Spinning Deutsche's Loan Sale

I'm having something of a Rashomon moment with respect to Deutsche Bank's sale of leveraged loans.

Dana Cimilluca and Peter Lattman, in the WSJ, say that the mooted sale by Deutsche Bank "could bolster its own health as well as that of the global banking system". Their numbers: "prices just below 90 cents on the dollar," a total deal of "between $15 billion and $20 billion" although it could be closer to $8 billion, and even some profit opportunity:

Deutsche Bank also could earn some hefty income along the way, as it is offering to finance the buyout firms' purchases with about three-times leverage -- or $3 of debt for every of $1 of equity -- and charging a healthy interest rate.

But then check out Vipal Monga in The Deal, who's much more downbeat. He's looking for "an average price of around 85% of par," and says that the deal size is likely to be "a shade less than $5 billion". And as for the financing, it's much better for the buyers than for the seller:

The leverage is being offered at a rate under LIBOR plus 100 basis points, which allows the buyers to reasonably aim for an internal rate of return of more than 25%. The financing will have a term of seven years and offers margin holidays to the buyers, meaning they won't have to face margin calls for some initial period if the debt's market price falls.

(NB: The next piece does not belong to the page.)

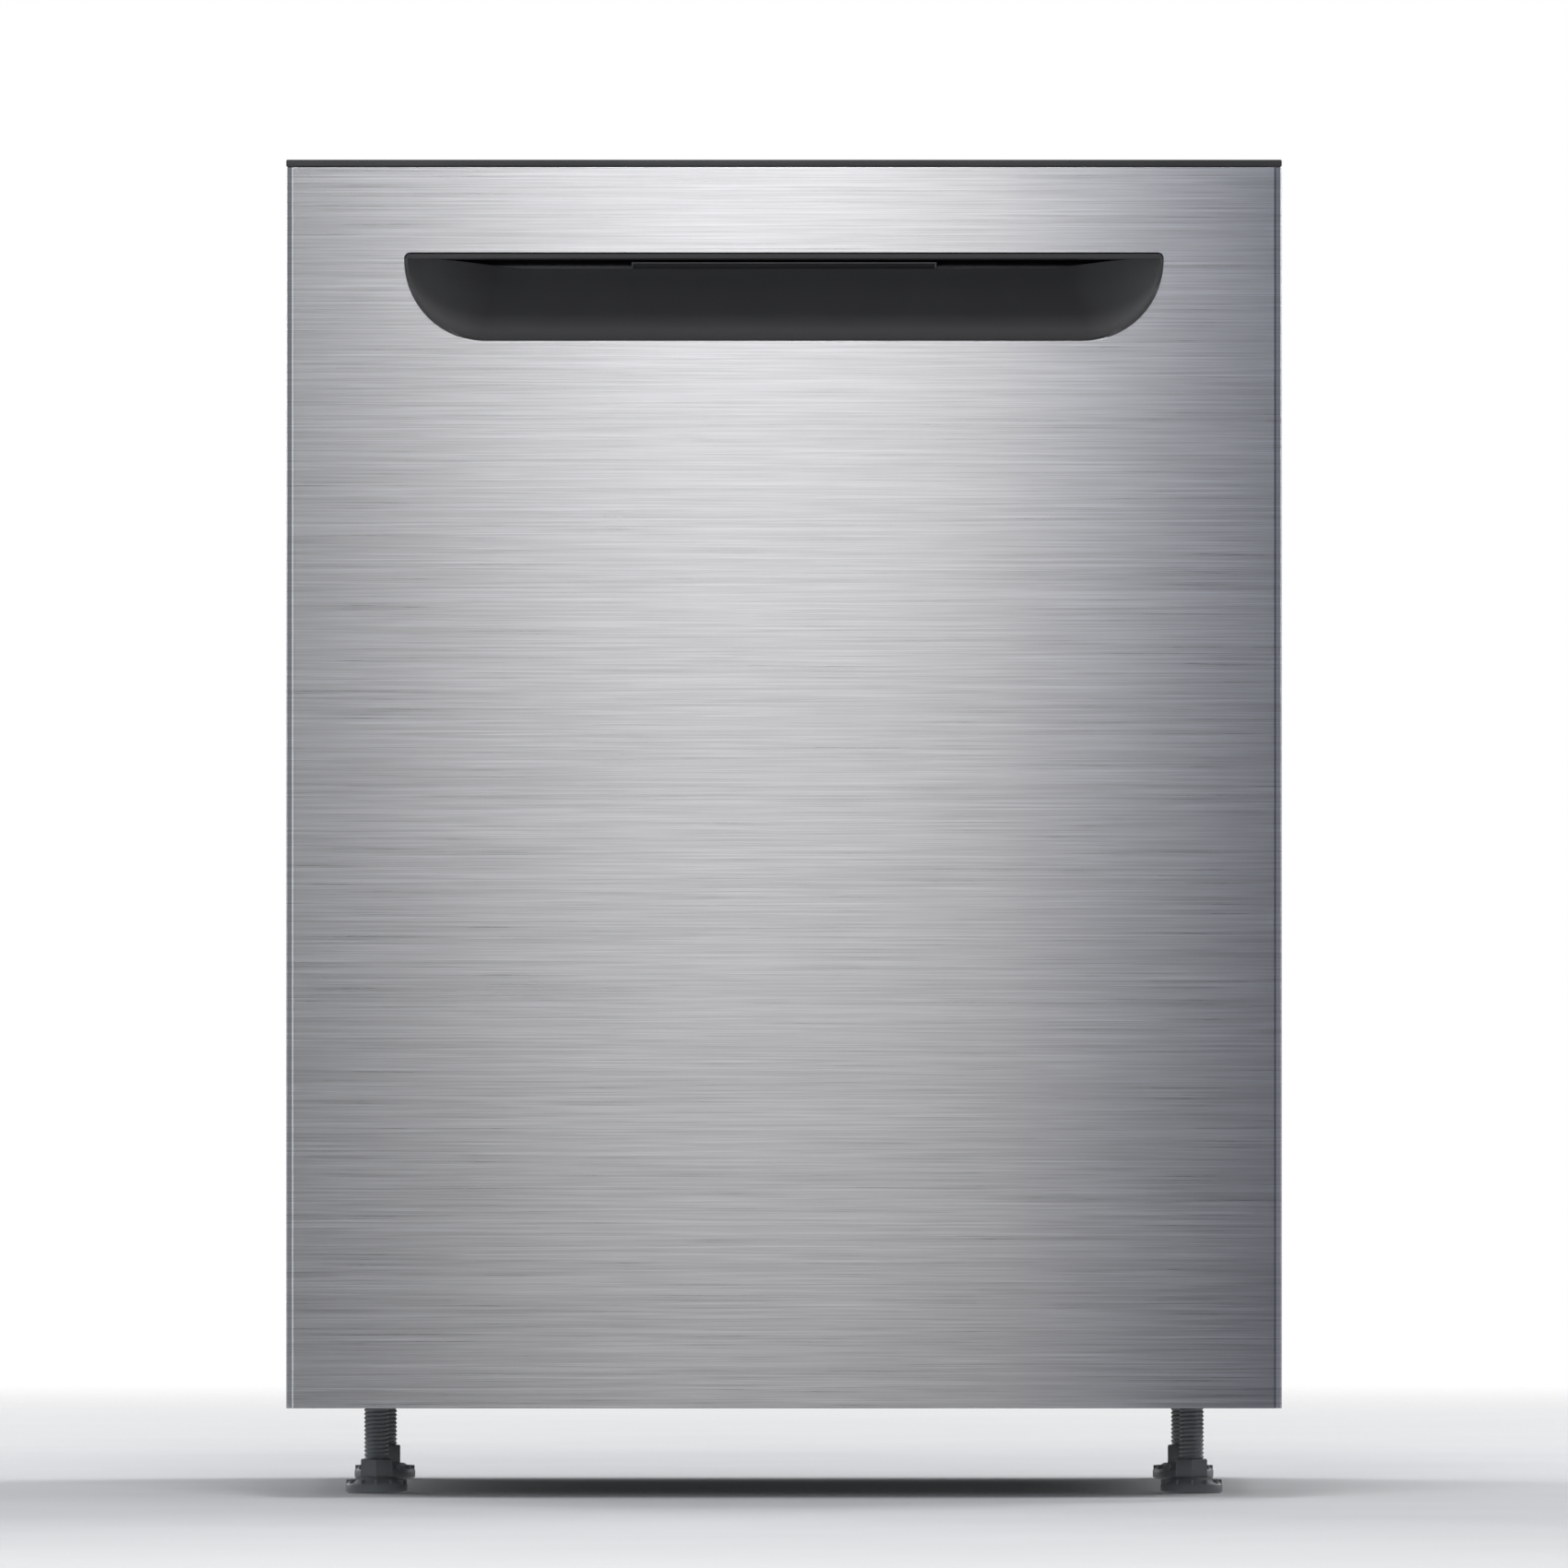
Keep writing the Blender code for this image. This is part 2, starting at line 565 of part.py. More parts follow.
def make_cutlery_basket():
    """Tall basket with a handle, standing on the right of the lower rack."""
    low = LOWER_RACK_BOTTOM + WIRE + 0.0015
    x_low, x_high = 0.130, 0.225
    y_low, y_high = -0.160, 0.080
    origin = ((x_low + x_high) / 2, (y_low + y_high) / 2, low)
    basket = box("cutlery_basket", (x_low, x_high), (y_low, y_high), (low, low + 0.125), "grey_plastic",
                 origin)
    cell_wall = 0.003
    cell = (y_high - y_low - cell_wall) / 3
    for number in range(3):
        start = y_low + cell_wall + number * cell
        cut(basket, box(f"cutlery_cell_{number}", (x_low + cell_wall, x_high - cell_wall),
                        (start, start + cell - cell_wall),
                        (low + 0.004, low + 0.2)))
    middle = (x_low + x_high) / 2
    grip = plate("cutlery_grip", rounded_outline(0.0385, low + 0.10, low + 0.160, 0.001, 0.018, 3),
                 SIDE_VIEW, middle,
                 0.004)
    grip.location.y += origin[1]
    grip_hole = plate("cutlery_grip_hole", rounded_outline(0.030, low + 0.1255, low + 0.152, 0.001, 0.010,
                                                           3), SIDE_VIEW,
                      middle, 0.02)
    grip_hole.location.y += origin[1]
    cut(grip, grip_hole)
    join(basket, grip)


def make_upper_rack():
    """Shallow basket that hangs between two telescopic rails, with its water pipe below."""
    rack = wire_basket("upper_rack", UPPER_RACK_HALF, (RACK_FRONT, RACK_BACK),
                       (UPPER_RACK_BOTTOM, UPPER_RACK_TOP),
                       (6, 5, 2), "coated_wire")
    for side in (-1, 1):
        spans = sorted((side * (UPPER_RACK_HALF - 0.003), side * 0.2632))
        join(rack, box(f"carriage_{side + 1}", spans, (RACK_FRONT + 0.001, RACK_BACK - 0.001),
                       (RAIL_Z - 0.004, RAIL_Z + 0.004)))

    pipe = tube("upper_manifold", [(0.0, RACK_BACK - 0.006, 0.4918), (0.0, ARM_CENTRE_Y - 0.012, 0.4918)],
                0.0065,
                "grey_plastic", sides=2)
    join(pipe, rod("manifold_hub", (0.0, ARM_CENTRE_Y, 0.4918), "Z", 0.017, 0.0125, sides=16))

    shelf_x = -UPPER_RACK_HALF + 0.008
    shelf_z = 0.600
    origin = (shelf_x, 0.0, shelf_z)
    shelf = box("cup_shelf", (shelf_x, shelf_x + 0.105), (-0.150, 0.180), (shelf_z - 0.002, shelf_z + 0.002),
                "coated_wire", origin)
    for number in range(4):
        start = -0.142 + number * 0.080
        cut(shelf, box(f"shelf_gap_{number}", (shelf_x + 0.008, shelf_x + 0.097), (start, start + 0.072),
                       (0.5, 0.7)))


def make_rails():
    """Fixed channel on each wall and the half-travel rail that slides in it."""
    for side, tag in ((-1, "left"), (1, "right")):
        outer = sorted((side * 0.2755, side * (TUB_HALF - GAP)))
        fixed = box("upper_rail_" + tag, outer, (RAIL_FRONT, RAIL_BACK),
                    (RAIL_Z - RAIL_HEIGHT / 2, RAIL_Z + RAIL_HEIGHT / 2), "tub_steel")
        groove = sorted((side * 0.2700, side * 0.2790))
        cut(fixed, box("rail_groove_" + tag, groove, (RAIL_FRONT - 0.01, RAIL_BACK + 0.01),
                       (RAIL_Z - 0.0065, RAIL_Z + 0.0065)))
        inner = sorted((side * 0.2635, side * 0.2784))
        box("rail_slide_" + tag, inner, (RAIL_FRONT + 0.001, RAIL_BACK - 0.001),
            (RAIL_Z - 0.006, RAIL_Z + 0.006),
            "tub_steel", (side * 0.2710, RAIL_FRONT, RAIL_Z))


# ---- door -------------------------------------------------------------------------------------

def fold_outline():
    """Plan of the front panel: flat face, two rounded folds and the side returns, as one thick line."""
    back = FRONT + 0.0365
    outer_radius = FOLD_RADIUS
    inner_radius = FOLD_RADIUS - SHEET
    corner = (DOOR_HALF - outer_radius, FRONT + outer_radius)
    points = [(DOOR_HALF, back)]
    points += arc(corner, outer_radius, 0, -90, 4)
    points += arc((-corner[0], corner[1]), outer_radius, -90, -180, 4)
    points += [(-DOOR_HALF, back), (-DOOR_HALF + SHEET, back)]
    points += arc((-corner[0], corner[1]), inner_radius, -180, -90, 4)
    points += arc(corner, inner_radius, -90, 0, 4)
    points += [(DOOR_HALF - SHEET, back)]
    return points


def make_door_panel():
    """Brushed steel front with the handle's opening."""
    panel = plate("door_outer_panel", fold_outline(), TOP_VIEW, (LEG + PANEL_TOP - GAP) / 2,
                  PANEL_TOP - GAP - LEG,
                  "brushed_steel")
    lip = SHEET / 2
    join(panel, box("panel_foot", (-DOOR_HALF + lip, DOOR_HALF - lip), (FRONT + lip, FRONT + 0.030),
                    (LEG, LEG + SHEET)))
    opening = rounded_outline(POCKET_WIDTH / 2, POCKET_TOP - POCKET_HEIGHT, POCKET_TOP, POCKET_BOTTOM_RADIUS,
                              POCKET_TOP_RADIUS, 8)
    cut(panel, plate("pocket_opening", opening, FRONT_VIEW, -FRONT, 0.01))


def pocket_ring(shape, turn):
    """One outline of the scoop, `turn` degrees round its curve: the floor rises and the ends close in."""
    inward = 1 - math.cos(math.radians(turn))
    half = POCKET_WIDTH / 2 - GAP - SCOOP_CLOSE * inward
    low = POCKET_TOP - POCKET_HEIGHT + GAP + SCOOP_RISE * inward
    high = POCKET_TOP - GAP
    low_radius = min(POCKET_BOTTOM_RADIUS - GAP, (high - low) - POCKET_TOP_RADIUS)
    y = FRONT + 0.0002 + POCKET_DEPTH * math.sin(math.radians(turn))
    corners = rounded_outline(half, low, high, low_radius, POCKET_TOP_RADIUS, 6)
    return [shape.verts.new((x, y, z)) for x, z in corners]


def make_pocket():
    """Scooped plastic handle with one wall thickness, and a slot along the top of its back."""
    shape = bmesh.new()
    rings = [pocket_ring(shape, turn) for turn in (0, 12, 28, 44, 60, 74, 84)]
    for near, far in zip(rings, rings[1:]):
        for here in range(len(near)):
            after = (here + 1) % len(near)
            shape.faces.new((near[here], near[after], far[after], far[here]))
    shape.faces.new(list(reversed(rings[-1])))
    bmesh.ops.recalc_face_normals(shape, faces=shape.faces)
    if shape.faces[0].normal.z > 0:
        bmesh.ops.reverse_faces(shape, faces=shape.faces)
    pocket = place(mesh_of(shape, "handle_pocket"), "handle_pocket", "charcoal_plastic")
    shell(pocket, POCKET_WALL)
    cut(pocket, box("pocket_slot", (-SLOT_HALF, SLOT_HALF), (FRONT + 0.040, FRONT + 0.050),
                    (SLOT_BOTTOM, SLOT_TOP)))


def make_paddle():
    """Latch flap behind the pocket's slot: fingertips push its top edge back."""
    axis = (0.0, PADDLE_FRONT + PADDLE_THICK / 2, PADDLE_AXLE_Z)
    paddle = box("latch_paddle", (-PADDLE_HALF, PADDLE_HALF), (PADDLE_FRONT, PADDLE_FRONT + PADDLE_THICK),
                 (PADDLE_BOTTOM, PADDLE_TOP), "charcoal_plastic", axis)
    join(paddle, rod("paddle_axle", (0.0, axis[1], PADDLE_AXLE_Z), "X", 0.0018, 2 * PADDLE_HALF + 0.006,
                     sides=10))


def make_console():
    """Plastic console along the door's top edge, its keys, the board under it and the latch."""
    console = box("console", (-DOOR_HALF, DOOR_HALF), (FRONT, LINER_FACE + 0.0015), (PANEL_TOP, HEIGHT),
                  "charcoal_plastic")
    join(console, box("console_body", (-0.295, 0.295), (FRONT + 0.002, FRONT + 0.030),
                      (0.790, PANEL_TOP + 0.001)))
    well = 0.0003
    for tag, x in BUTTONS:
        cut(console, box("well_" + tag, (x - BUTTON_SIZE[0] / 2 - well, x + BUTTON_SIZE[0] / 2 + well),
                         (BUTTON_Y - BUTTON_SIZE[1] / 2 - well, BUTTON_Y + BUTTON_SIZE[1] / 2 + well),
                         (0.8050, HEIGHT + 0.01)))
        box("button_" + tag, (x - BUTTON_SIZE[0] / 2, x + BUTTON_SIZE[0] / 2),
            (BUTTON_Y - BUTTON_SIZE[1] / 2, BUTTON_Y + BUTTON_SIZE[1] / 2), (0.8072, HEIGHT - 0.0001),
            "black_plastic", (x, BUTTON_Y, HEIGHT - 0.0001))

    box("control_board", (-0.215, 0.215), (FRONT + 0.003, FRONT + 0.028), (0.7840, 0.7870), "board_green")

    latch = box("door_latch", (-0.030, 0.030), (FRONT + 0.0305, LINER_FACE - 0.0023), (0.7935, 0.8085),
                "black_plastic")
    cut(latch, box("latch_slot", (-0.0105, 0.0105), (FRONT + 0.0345, LINER_FACE + 0.001), (0.7975, 0.8045)))


def make_liner():
    """Inner sheet of the door: a flat rim, a raised middle and two wheel tracks."""
    liner = box("door_inner_liner", (-0.2985, 0.2985), (LINER_FACE - 0.002, LINER_FACE),
                (LINER_BOTTOM, LINER_TOP),
                "tub_steel")
    join(liner, box("plug", (-PLUG_HALF, PLUG_HALF), (LINER_FACE - 0.001, PLUG_FACE),
                    (PLUG_BOTTOM, PLUG_TOP)))
    for side in (-1, 1):
        spans = sorted((side * 0.2560, side * (PLUG_HALF - 0.0004)))
        join(liner, box(f"door_track_{side + 1}", spans, (PLUG_FACE - 0.001, DOOR_TRACK_FACE),
                        (PLUG_BOTTOM + 0.0004, 0.40)))
    wall = 0.0015
    cut(liner, box("plug_hollow", (-PLUG_HALF + wall, PLUG_HALF - wall),
                   (LINER_FACE - 0.01, PLUG_FACE - wall),
                   (PLUG_BOTTOM + wall, PLUG_TOP - wall)))
    cut(liner, box("strike_slot", (-0.0125, 0.0125), (LINER_FACE - 0.01, LINER_FACE + 0.01),
                   (0.7972, 0.8048)))
    cut(liner, box("dispenser_hole", (-0.1003, 0.1003), (LINER_FACE - 0.01, PLUG_FACE + 0.01),
                   (0.4197, 0.5603)))

    box("door_insulation", (-0.2745, 0.2745), (FRONT + 0.0025, LINER_FACE - 0.0025), (0.152, 0.6950), "felt")

    vent = rod("vent_grille", (0.190, PLUG_FACE + 0.0023, 0.690), "Y", 0.032, 0.0040, "grey_plastic",
               sides=24)
    for row in range(-2, 3):
        z = 0.690 + row * 0.010
        cut(vent, box(f"vent_slot_{row + 2}", (0.172, 0.208), (PLUG_FACE + 0.0015, PLUG_FACE + 0.010),
                      (z - 0.002, z + 0.002)))


def make_dispenser():
    """Detergent and rinse-aid dispenser, let into the inner sheet, with its lid and its cap."""
    face = PLUG_FACE + 0.011
    body = box("dispenser_body", (-0.100, 0.100), (LINER_FACE - 0.0018, face), (0.420, 0.560), "grey_plastic")
    cut(body, box("detergent_cup", (-0.085, -0.015), (face - 0.024, face + 0.01), (0.465, 0.530)))
    cut(body, rod("rinse_well", (0.074, face, 0.500), "Y", 0.0195, 0.010, sides=24))

    lid_origin = (-0.050, face + GAP, 0.4975)
    lid = box("dispenser_lid", (-0.088, -0.012), (face + GAP, face + 0.0025), (0.462, 0.533),
              "grey_plastic", lid_origin)
    join(lid, box("lid_grip", (-0.018, -0.014), (face + 0.002, face + 0.0045), (0.475, 0.520)))

    cap_origin = (0.074, face, 0.500)
    cap = rod("rinse_aid_cap", (0.074, face - 0.0015, 0.500), "Y", 0.0185, 0.0060, "black_plastic",
              cap_origin, sides=24)
    join(cap, box("cap_grip", (0.0590, 0.0890), (face + 0.001, face + 0.0040), (0.4980, 0.5020)))


def make_hinge_arms():
    """Steel arms inside the door's sides, each with a bore over its pin."""
    for side, tag in ((-1, "left"), (1, "right")):
        points = []
        points += arc((PIVOT_Y, PIVOT_Z), 0.011, -180, 0, 6)
        points += [(PIVOT_Y + 0.0030, PIVOT_Z + 0.014), (PIVOT_Y - 0.010, PIVOT_Z + 0.030),
                   (PIVOT_Y - 0.010, 0.300),
                   (PIVOT_Y - 0.022, 0.300), (PIVOT_Y - 0.022, PIVOT_Z + 0.020)]
        arm = plate("hinge_arm_" + tag, points, SIDE_VIEW, side * 0.2845, 0.0035, "galvanised",
                    (side * 0.2845, PIVOT_Y, PIVOT_Z))
        cut(arm, rod("arm_bore_" + tag, (side * 0.2845, PIVOT_Y, PIVOT_Z), "X", 0.0056, 0.02, sides=12))


def main():
    fresh_scene()
    make_base()
    make_legs()
    make_toe_panel()
    make_under_tub()
    make_tub()
    make_wash_system()
    make_lower_rack()
    make_cutlery_basket()
    make_upper_rack()
    make_rails()
    make_door_panel()
    make_pocket()
    make_paddle()
    make_console()
    make_liner()
    make_dispenser()
    make_hinge_arms()


main()
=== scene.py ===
"""Looks of the built-in dishwasher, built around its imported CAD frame.

Every piece sits where the CAD boxes say. X is across the door, Y is depth with the door at -Y, Z is up.
"""

import math
from itertools import product

import bmesh
import bpy
from mathutils import Matrix, Vector


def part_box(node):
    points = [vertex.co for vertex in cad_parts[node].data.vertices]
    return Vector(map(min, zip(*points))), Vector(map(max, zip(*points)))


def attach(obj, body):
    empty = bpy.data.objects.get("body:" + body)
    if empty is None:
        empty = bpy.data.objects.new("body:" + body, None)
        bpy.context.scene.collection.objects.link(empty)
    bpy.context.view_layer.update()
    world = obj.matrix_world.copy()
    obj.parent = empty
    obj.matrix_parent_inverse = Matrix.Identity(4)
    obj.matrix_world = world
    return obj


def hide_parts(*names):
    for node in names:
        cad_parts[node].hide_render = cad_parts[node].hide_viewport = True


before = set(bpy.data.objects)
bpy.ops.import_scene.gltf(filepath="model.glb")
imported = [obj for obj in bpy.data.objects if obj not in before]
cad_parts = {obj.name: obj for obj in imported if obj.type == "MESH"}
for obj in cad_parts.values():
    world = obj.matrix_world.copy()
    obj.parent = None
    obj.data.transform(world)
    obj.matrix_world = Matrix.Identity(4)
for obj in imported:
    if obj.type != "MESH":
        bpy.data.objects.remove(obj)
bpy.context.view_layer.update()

MM = 0.001
ROOT = "cabinet"
DOOR = "door"


# ---- node helpers -------------------------------------------------------------------------------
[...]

There's no cut-and-dried way of telling who's closer to the truth on this one, but Monga seems to have more detail and more color. But one can at least look at the terms being offered to the private equity shops and ask whether a double-digit spread over Libor really constitutes "a healthy interest rate" from Deutsche's point of view. My feeling is that it doesn't, not when Deutsche is selling the leveraged loans at distressed levels.

Let's use the WSJ's numbers: if the deal is $15 billion at say 89 cents on the dollar, that would mean write-downs of $1.65 billion. A spread of 100bp on three quarters of $15 billion, meanwhile, means income of about $112 million a year - or 6.8% of the putative write-down. Which doesn't seem particularly healthy to me.